What the task requires: Read through the data and report every line in which the word "this" occurs.

Collected material:
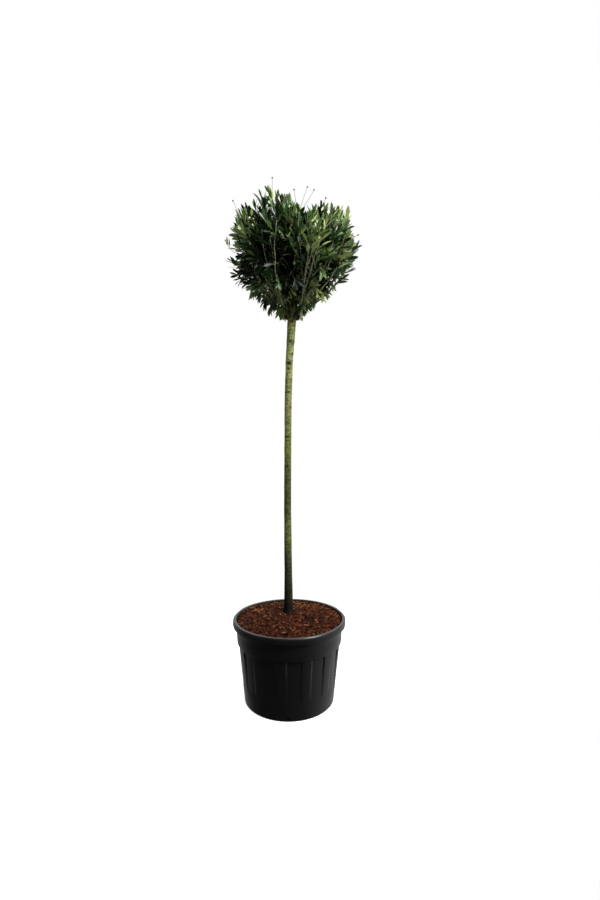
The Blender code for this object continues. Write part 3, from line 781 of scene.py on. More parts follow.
# %% Push out the bark's relief
RIB, RIB_HEIGHT = 0.020, 0.0011
RIB_STRETCH = 5
PORE, PORE_HEIGHT = 0.004, 0.00025
COLLAR_HEIGHT, COLLAR_WIDTH = 0.0022, 1.3
HEART_DEPTH, HEART_WIDTH = 0.0030, 0.5
RING_HEIGHT, RING_WIDTH = 0.0006, 0.5
STAIN_WIDTH = 0.75
SCAR_END = 2.5  # in scar sizes, past which a scar moves nothing
MIDDLE = 0.004  # points nearer to the stem's line than this close its ends and stay
dark = stem.data.attributes.new("scar", "FLOAT", "POINT")
for vertex in stem.data.vertices:
    co = vertex.co.copy()
    axis = stem_at(min(max(co.z, STEM_LINE[0][0]), top))
    out = Vector((co.x - axis.x, co.y - axis.y, 0))
    if out.length < MIDDLE:
        continue
    round_deg = math.degrees(math.atan2(out.y, out.x)) % 360
    ribs = noise.noise(Vector((co.x / RIB, co.y / RIB, co.z / (RIB * RIB_STRETCH))))
    pores = noise.noise(co / PORE)
    swell, depth = 0.0, 0.0
    for height, angle, size, wider, strength in SCARS:
        along = (co.z - height) / size
        if abs(along) < SCAR_END:
            turn = math.radians((round_deg - angle + 180) % 360 - 180)
            off = math.hypot(along, turn * out.length / (size * wider))
            collar = COLLAR_HEIGHT * strength * bell(off, COLLAR_WIDTH)
            swell += collar - HEART_DEPTH * strength * bell(off, HEART_WIDTH)
            swell += RING_HEIGHT * strength * bell(along, RING_WIDTH)
            depth = max(depth, strength * math.exp(-((off / STAIN_WIDTH) ** 4)))
    vertex.co += out.normalized() * (ribs * RIB_HEIGHT + pores * PORE_HEIGHT + swell)
    dark.data[vertex.index].value = depth
stem.data.shade_smooth()
print("scars", len(SCARS))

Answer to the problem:
The Blender code for this object continues. Write part 3, from line 781 of scene.py on. More parts follow.
MIDDLE = 0.004  # points nearer to the stem's line than this close its ends and stay